Are the Cavaliers really this desperate? Here is the trade details between Denver and Cleveland:

2 pix going to Denver, one is from Memphis (acquired in 2013) and the other recently acquired from OKC.  However, there are protections on the OKC pick- a top 18 in 2015, top 15 for 2016 and 2017, and then converts to two second round picks after that.  The protections on the Memphis pick are 1-5 and 15-30 in 2015 and 2016, then top 5 in 2017 and 2018, and unprotected in 2019.

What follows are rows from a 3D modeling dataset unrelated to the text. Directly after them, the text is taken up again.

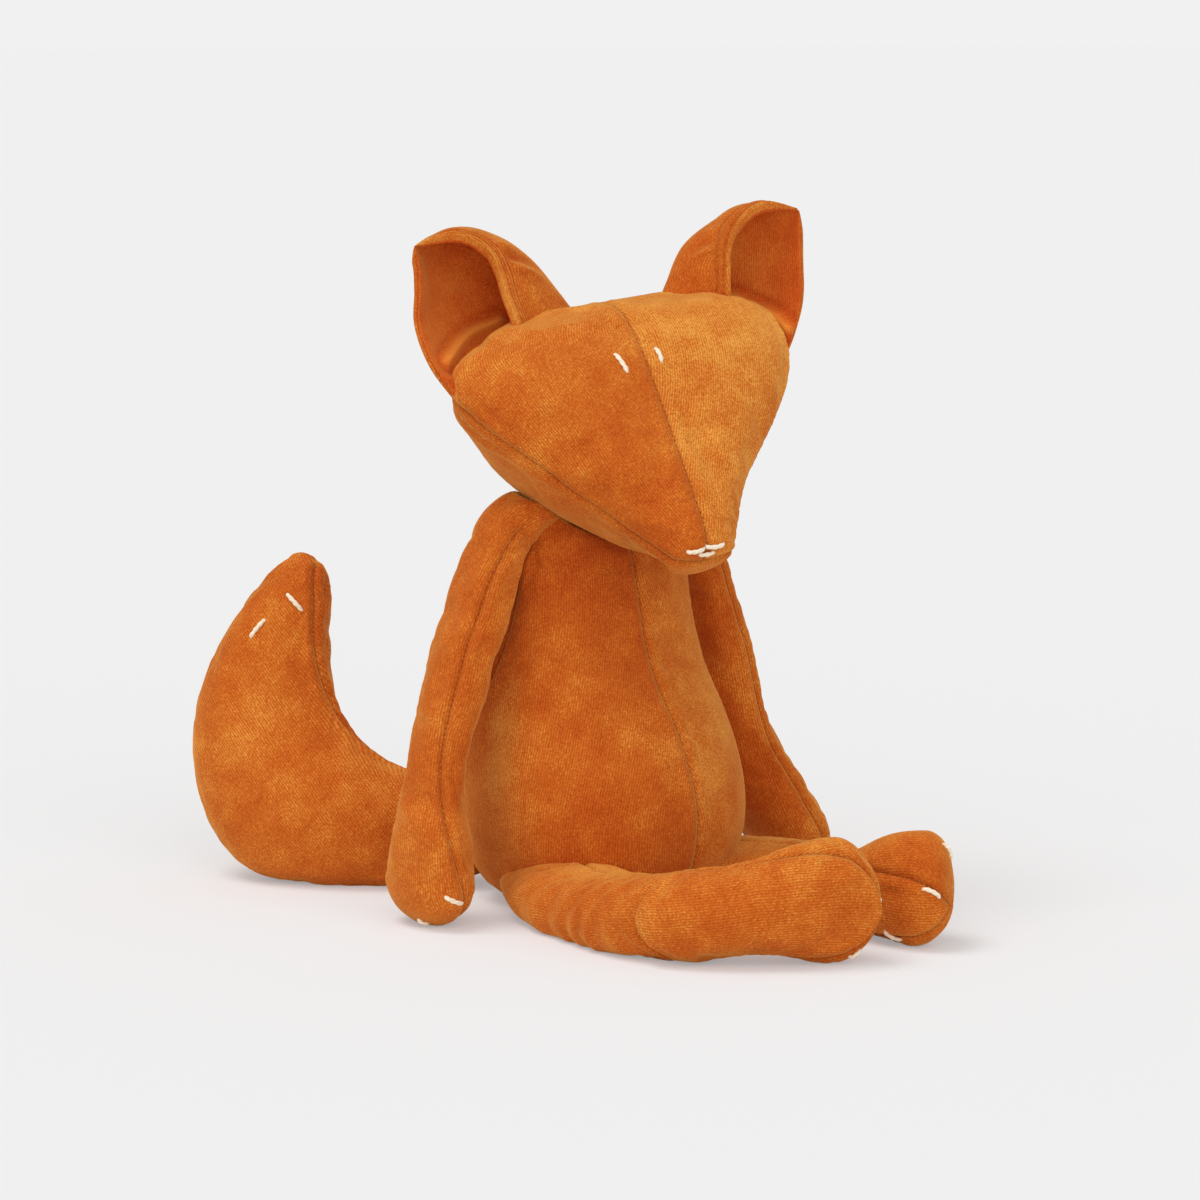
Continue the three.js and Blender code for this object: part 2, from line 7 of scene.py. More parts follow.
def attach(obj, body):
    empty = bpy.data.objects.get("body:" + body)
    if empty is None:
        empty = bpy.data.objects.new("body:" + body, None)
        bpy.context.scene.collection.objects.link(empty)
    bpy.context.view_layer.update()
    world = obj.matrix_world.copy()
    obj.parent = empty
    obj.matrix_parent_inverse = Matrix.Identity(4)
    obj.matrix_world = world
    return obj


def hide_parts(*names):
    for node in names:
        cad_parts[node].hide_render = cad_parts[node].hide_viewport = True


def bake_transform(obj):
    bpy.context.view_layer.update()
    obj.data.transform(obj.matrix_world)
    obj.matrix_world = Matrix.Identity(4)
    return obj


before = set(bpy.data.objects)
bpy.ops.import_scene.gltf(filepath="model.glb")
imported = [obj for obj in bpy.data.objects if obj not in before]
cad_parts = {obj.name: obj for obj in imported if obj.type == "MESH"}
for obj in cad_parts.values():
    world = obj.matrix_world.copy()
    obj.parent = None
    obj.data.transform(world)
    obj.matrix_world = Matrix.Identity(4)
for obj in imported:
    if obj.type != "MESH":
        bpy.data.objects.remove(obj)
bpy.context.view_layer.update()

# Camera
# A long lens at the fox's right front, a metre and a half away and a little above the floor.
camera_place = (-0.9482, -1.1237, 0.3161)
camera_round, camera_above = np.radians([-40, 8])
camera_back = np.array([np.sin(camera_round) * np.cos(camera_above),
                        -np.cos(camera_round) * np.cos(camera_above), np.sin(camera_above)])
camera_right = np.array([np.cos(camera_round), np.sin(camera_round), 0])
camera_up = np.cross(camera_back, camera_right)


def shown(name, data):
    """A new object of the scene that shows `data`."""
    thing = bpy.data.objects.new(name, data)
    bpy.context.scene.collection.objects.link(thing)
    return thing


camera_data = bpy.data.cameras.new("camera")
camera_data.sensor_width = 36
camera_data.lens = 123.3
camera_data.clip_end = 200
camera = shown("camera", camera_data)
turn = np.eye(4)
turn[:3, :3] = np.stack([camera_right, camera_up, camera_back], axis=1)
turn[:3, 3] = camera_place
camera.matrix_world = Matrix(turn.tolist())
bpy.context.scene.camera = camera

# Torso
# A pear-shaped bag of ribbed cotton velour: two front panels with a centre seam and one back
# panel, sewn inside out, turned and filled with loose fibre. The seat is pressed flat.
torso_height = 152
torso_half_width = 49
torso_half_depth = 46
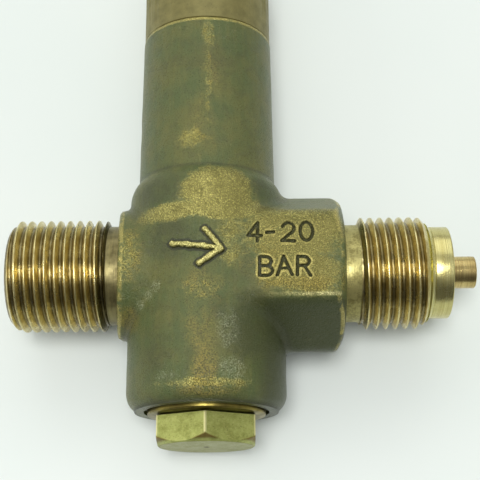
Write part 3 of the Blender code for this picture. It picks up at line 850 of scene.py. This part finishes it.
def thread_brass():
    """Cut threads: worn pale crests, golden flanks, dirt in the roots and a dull neck."""
    n = Nodes("thread_brass")
    x, y, z = n.axes()
    lines = n.noise(1.0, 3, 0.7, n.stretched((5000, 220, 220)))
    blotch = n.noise(380, 5, 0.65)
    grain = n.noise(2600, 3, 0.7)
    off_axis = n.length(y, z)
    base = n.blend(n.ramp(blotch, 0.35, 0.68), (229, 215, 160), (192, 174, 114))
    base = n.tint(base, 0.35, n.ramp(lines, 0.4, 0.7), (156, 136, 82))
    base = n.tint(base, 0.3, n.ramp(off_axis, THREAD_R - 0.1, THREAD_R - 0.02), (214, 206, 150))
    height = n.plus(off_axis, n.times(n.minus(grain, 0.5), 0.5))
    root = n.ramp(height, THREAD_ROOT_R + 0.3, THREAD_ROOT_R)
    side = n.math("ABSOLUTE", n.minus(x, (GAUGE_NECK - INLET_NECK) / 2))
    threaded = n.ramp(side, (GAUGE_NECK + INLET_NECK) / 2 - 0.3, (GAUGE_NECK + INLET_NECK) / 2 + 0.3)
    base = n.tint(base, 0.72, n.times(root, threaded), (58, 47, 24))
    on_neck = n.minus(1.0, threaded)
    base = n.tint(base, 0.85, on_neck, neck_colour(n, x, blotch, grain, lines))
    past_end = n.ramp(x, GAUGE_THREAD_END - 0.75, GAUGE_THREAD_END - 0.35)
    base = n.blend(past_end, base, (220, 214, 158))
    base = n.tint(base, 0.6, n.within(x, -INLET_NECK - 0.55, 0.5, 0.45), (56, 52, 30))
    base = n.tint(base, 0.45, n.ramp(grain, 0.62, 0.75), (74, 60, 30))
    n.bump(n.plus(lines, n.times(grain, 0.5)), 0.00005, 0.9)
    rough = n.plus(n.ramp(blotch, 0.2, 0.8, 0.23, 0.36), n.times(on_neck, 0.12))
    return n.finish(base, n.ramp(on_neck, 0.0, 1.0, 1.0, 0.8), rough)


def plain_metal(name, base, rough):
    n = Nodes(name)
    cloud = n.noise(600, 4, 0.6)
    shade = n.blend(n.ramp(cloud, 0.35, 0.7), base, linear(base, 0.8))
    n.bump(n.noise(3000, 3, 0.6), 0.00002, 0.7)
    return n.finish(shade, 1.0, n.ramp(cloud, 0.2, 0.8, rough, rough + 0.12))


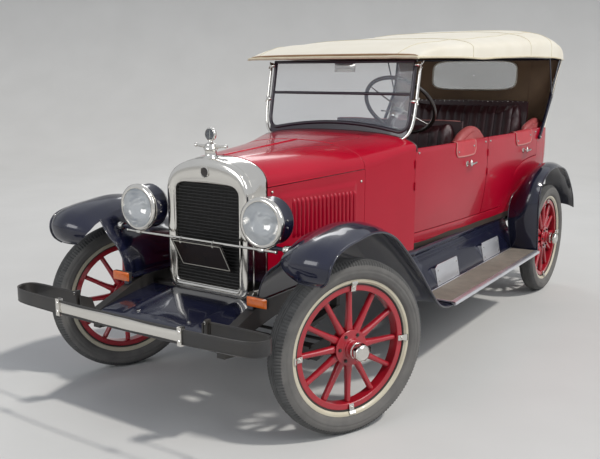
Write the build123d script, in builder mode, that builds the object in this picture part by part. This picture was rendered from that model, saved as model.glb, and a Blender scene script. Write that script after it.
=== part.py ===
"""A 1920s open touring car with its folding top raised, as separate pieces.

Millimetres. +X is the car's left side, +Y runs to the rear and +Z is up. The ground is Z = 0.
Everything is drawn with Y measured from the front axle, and save() carries it to the part's
frame, whose origin is under the middle of the overall length.
"""

import os
from math import atan2, cos, hypot, radians, sin

from build123d import *

os.makedirs("parts", exist_ok=True)

# Overall: the foremost point is on the bumper and the rearmost on the spare wheel
wheelbase = 2845.0
track = 1422.0
tyre_radius = 393.5
bumper_front = -716.0
spare_reach = 507.0
steer_angle = -24.5
king_pin_offset = 60.0
running_gap = 0.05
loose_gap = 0.3

spare_rear = wheelbase + spare_reach
origin_shift = -(bumper_front + spare_rear) / 2
half_track = track / 2
king_pin_x = half_track - king_pin_offset
axle_z = tyre_radius


def save(name, solid):
    """Writes one finished piece as parts/NAME.step, in the part's frame."""
    with BuildPart() as piece:
        add(Pos(0, origin_shift, 0) * solid)
    piece.part.label = name
    export_step(piece.part, f"parts/{name}.step")


def save_pair(name, solid):
    """Writes a left-hand piece and its mirrored right-hand twin."""
    save(f"{name}_left", solid)
    save(f"{name}_right", mirror(solid, about=Plane.YZ))


def flipped(solid):
    """The mirror image on the car's other side, not yet added to anything."""
    return mirror(solid, about=Plane.YZ, mode=Mode.PRIVATE)


def both_sides(solid):
    """One node that carries a left-hand piece and its mirror image."""
    with BuildPart() as pair:
        add(solid)
        add(flipped(solid))
    return pair.part


def across(y):
    """A plane across the car at Y, with local axes X and Z."""
    return Plane(origin=(0, y, 0), x_dir=(1, 0, 0), z_dir=(0, -1, 0))


def polygon_loft(sections, ruled=True):
    """A solid through closed outlines that have equal numbers of points: (plane, points)."""
    with BuildPart() as shape:
        for plane, points in sections:
            with BuildSketch(plane):
                with BuildLine():
                    Polyline(*points, close=True)
                make_face()
        loft(ruled=ruled)
    return shape.part


def thicken(line, thick):
    """The outline of a thin sheet whose one face follows an open line; it lies to the line's right."""
    back = []
    for number, (x, z) in enumerate(line):
        before, after = line[max(0, number - 1)], line[min(len(line) - 1, number + 1)]
        length = hypot(after[0] - before[0], after[1] - before[1])
        run_x, run_z = (after[0] - before[0]) / length, (after[1] - before[1]) / length
        back.append((x + thick * run_z, z - thick * run_x))
    return list(line) + back[::-1]


def plan_block(points, bottom, top):
    """An upright prism over an outline in plan."""
    with BuildPart() as shape:
        with BuildSketch(Plane.XY.offset(bottom)):
            with BuildLine():
                Polyline(*points, close=True)
            make_face()
        extrude(amount=top - bottom)
    return shape.part


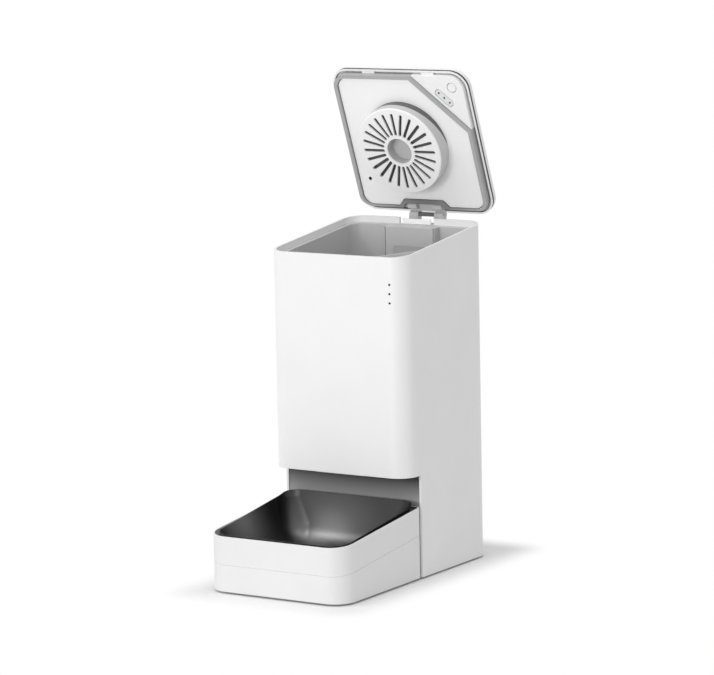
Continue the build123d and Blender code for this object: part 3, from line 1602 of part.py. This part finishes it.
tray_floor_t = 2.5
with BuildPart() as tray_base:
    with BuildSketch(Plane.XY.offset(base_z)):
        tray_outline(0)
    extrude(amount=tray_rim_h + tray_reach)
    keep_below(seam_plane)
    chamfer(faces().sort_by(Axis(tray_rim.origin, tray_rim.z_dir))[-1].edges(), seam_bevel)
    chamfer(faces().sort_by(Axis.Z)[0].edges(), 0.6)
    with BuildSketch(Plane.XY.offset(base_z + tray_floor_t)):
        tray_outline(tray_wall)
    extrude(amount=tray_rim_h + tray_reach, mode=Mode.SUBTRACT)
    # hooks that reach through the recess panel
    with BuildSketch(Plane.XZ.offset(-tray_back)):
        with Locations((0, hook_z + hook_h / 2)):
            with GridLocations(2 * hook_x, 0, 2, 1):
                Rectangle(hook_w, hook_h)
    extrude(amount=-hook_l)
    with BuildSketch(Plane.XY.offset(base_z)):
        for y in feet_tray:
            with Locations((-tray_foot_x, y), (tray_foot_x, y)):
                Circle(foot_r + 0.1)
    extrude(amount=foot_sink, mode=Mode.SUBTRACT)
finish(tray_base.part, "tray_base")

bowl_mid = tray_len / 2 / math.cos(slope)
bowl_in = tray_lip + bowl_lip_w + run


up_from_rim = Axis(tray_rim.origin, tray_rim.z_dir)


def bowl_outline(inset, front_r, back_r):
    """Bowl outline on a plane parallel to the tray's rim."""
    with Locations((0, bowl_mid)):
        Rectangle(body_w - 2 * inset, 2 * bowl_mid - 2 * inset)
    fillet(vertices().sort_by(Axis.Y)[:2], front_r)
    fillet(vertices().sort_by(Axis.Y)[-2:], back_r)


with BuildPart() as bowl_hollow:
    with BuildSketch(lip_plane.offset(bowl_lip_t)):
        bowl_outline(bowl_in + bowl_t, bowl_front_r - bowl_t, bowl_back_r - bowl_t)
    with BuildSketch(lip_plane.offset(bowl_lip_t - bowl_depth + bowl_t)):
        bowl_outline(bowl_in + bowl_t + bowl_slant, bowl_floor_r, bowl_floor_r)
    loft()
    fillet(faces().sort_by(up_from_rim)[0].edges(), bowl_round - bowl_t)

# upstand that climbs along the sides to the rear edge
rise_end = 2 * bowl_mid - bowl_in
lip_side = Plane(
    origin=lip_plane.from_local_coords((-half_w, 0, bowl_lip_t)),
    x_dir=lip_plane.y_dir,
    z_dir=(1, 0, 0),
)
lean = bowl_slant / bowl_depth  # the upstand goes on at the slope of the bowl's wall
lean_foot = lean * bowl_lip_t
lean_top = lean * bowl_back_rise
with BuildPart() as upstand_hollow:
    with BuildSketch(lip_plane):
        bowl_outline(
            bowl_in + bowl_t + lean_foot, bowl_front_r - bowl_t, bowl_back_r - bowl_t - lean_foot
        )
    with BuildSketch(lip_plane.offset(bowl_lip_t + bowl_back_rise)):
        bowl_outline(
            bowl_in + bowl_t - lean_top, bowl_front_r - bowl_t, bowl_back_r - bowl_t + lean_top
        )
    loft()
with BuildPart() as bowl_upstand:
    with BuildSketch(lip_plane):
        bowl_outline(bowl_in + lean_foot, bowl_front_r, bowl_back_r - lean_foot)
    with BuildSketch(lip_plane.offset(bowl_lip_t + bowl_back_rise)):
        bowl_outline(bowl_in - lean_top, bowl_front_r, bowl_back_r + lean_top)
    loft()
    add(upstand_hollow.part, mode=Mode.SUBTRACT)
    with BuildSketch(lip_side):
        with BuildLine():
            climb = Polyline(
                (-reach, bowl_bead_h),
                (bowl_in + bowl_front_r, bowl_bead_h),
                (rise_end - bowl_back_r, bowl_side_rise),
            )
            bend = Spline(
                climb @ 1,
                (rise_end - 1, bowl_back_rise),
                tangents=[climb % 1, (1, 0)],
            )
            Polyline(
                bend @ 1,
                (rise_end - 1, 2 * bowl_back_rise),
                (-reach, 2 * bowl_back_rise),
                climb @ 0,
            )
        make_face()
    extrude(amount=body_w, mode=Mode.SUBTRACT)

with BuildPart() as steel_bowl:
    with BuildSketch(lip_plane.offset(bowl_lip_t)):
        bowl_outline(bowl_in, bowl_front_r, bowl_back_r)
    with BuildSketch(lip_plane.offset(bowl_lip_t - bowl_depth)):
        bowl_outline(bowl_in + bowl_slant, bowl_floor_r, bowl_floor_r)
    loft()
    fillet(faces().sort_by(up_from_rim)[0].edges(), bowl_round)
    with BuildSketch(lip_plane):
        bowl_outline(tray_lip + run, tray_r - tray_lip - run, 4.6)
    extrude(amount=bowl_lip_t)
    add(bowl_hollow.part, mode=Mode.SUBTRACT)
    add(bowl_upstand.part)
finish(steel_bowl.part, "steel_bowl")

print("neck_y", round(neck_y, 3), "rear_y", round(rear_y, 3), "front_y", round(front_y, 3))
print("axis", round(axis_y, 3), round(axis_z, 3), "lid", round(lid_y, 3), round(lid_z, 3))
print("rear_rim_h", round(rear_rim_h, 3), "lid_l", round(lid_l, 3), "mid_y", round(mid_y, 3))
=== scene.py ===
import math

import bpy
from mathutils import Matrix, Vector


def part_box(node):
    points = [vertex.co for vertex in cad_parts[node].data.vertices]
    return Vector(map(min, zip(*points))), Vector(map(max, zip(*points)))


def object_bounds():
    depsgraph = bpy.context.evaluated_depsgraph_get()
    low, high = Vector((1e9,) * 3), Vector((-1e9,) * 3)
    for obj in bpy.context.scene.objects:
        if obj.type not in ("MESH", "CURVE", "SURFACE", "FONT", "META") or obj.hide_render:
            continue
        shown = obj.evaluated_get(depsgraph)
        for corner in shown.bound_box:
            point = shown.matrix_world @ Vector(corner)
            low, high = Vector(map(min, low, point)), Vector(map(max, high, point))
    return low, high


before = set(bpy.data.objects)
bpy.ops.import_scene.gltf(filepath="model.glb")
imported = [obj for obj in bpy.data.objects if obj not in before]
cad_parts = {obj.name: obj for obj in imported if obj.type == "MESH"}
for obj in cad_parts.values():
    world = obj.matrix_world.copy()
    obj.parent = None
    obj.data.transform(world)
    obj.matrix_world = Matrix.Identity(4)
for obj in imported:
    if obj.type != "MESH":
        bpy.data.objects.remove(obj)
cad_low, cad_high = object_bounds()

# Looks, floor, light and camera for a dry-food feeder with an open lid and a steel bowl.
# Metres. The bowl looks to -Y, and the lid stands open at the rear.

scene = bpy.context.scene

# ---------------------------------------------------------------------------
# Nodes
# ---------------------------------------------------------------------------

# colour sockets of a Mix node, by number: its other kinds use the same names
mix_first = 6
mix_second = 7
mix_result = 2

number_results = ("DOT_PRODUCT", "LENGTH", "DISTANCE")  # vector operations that give a number


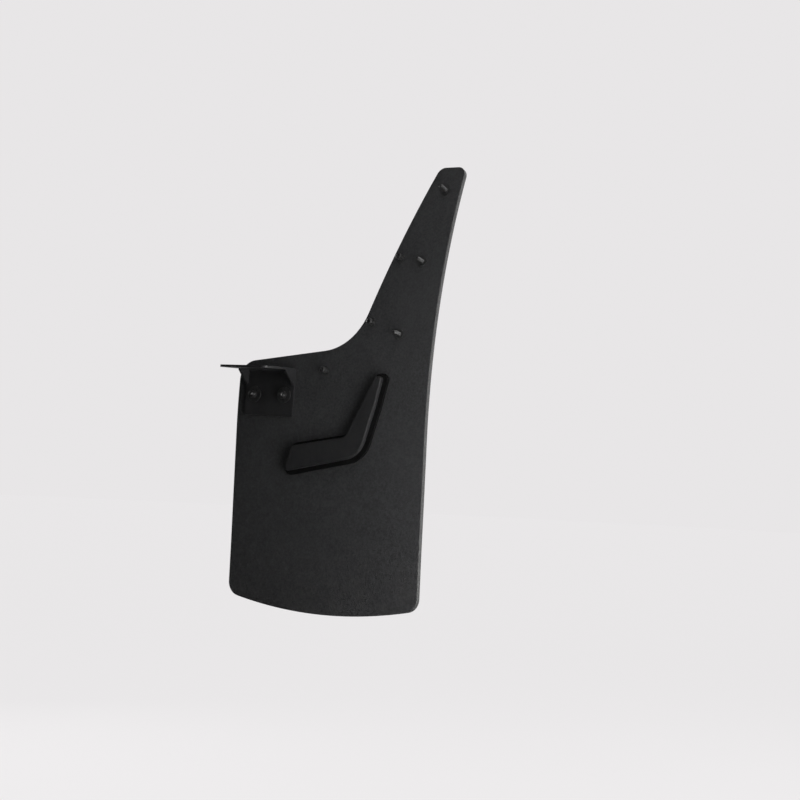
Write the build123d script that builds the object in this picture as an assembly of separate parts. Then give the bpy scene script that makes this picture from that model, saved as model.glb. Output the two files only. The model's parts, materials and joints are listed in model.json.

That all seems like calculus and aint no body got time for that.  On the surface it seems like a brilliant deal for Denver – you get 2 new-potential-hot-girlfriends for velvet sweatsuit.  The reality looks more like this: Cleveland gets some needed depth in the front-court, a decent big man that is averaging 8.5pts, 7.8 rebounds, 1.2 blocks in 35 starts so far.  Maybe since he played for coach Dave Blatt before, Kyrie Irving will have someone else to listen too besides Kevin Love, to pass the damn ball.  For the Nuggets, you can bet they’ll use those picks to draft two boxes of rox, so the trade ends up being a wash in the end.


 

Before lasts night game against Utah, CU had not beaten a team in the top 10 since 1973. The streak continued as Utah red-headed the Buffs 74-49.


 

Josh Smith is let go and the Pistons peel-off 7 straight, like skin from a sunburn, even beating the Spurs at home. Funny stat, he still leads the Pistons in Field-goal attempts.


 

click to watch the newly elected doing the top 10

 


Worst PSA ever…

click the to watch – this is your warning, it is messed up

 


Tomorrow I’ll post about the upcoming playoffs and potential FanDuel lineups, as well as working on the National Championship game.  In the meantime here is something stupid to look at.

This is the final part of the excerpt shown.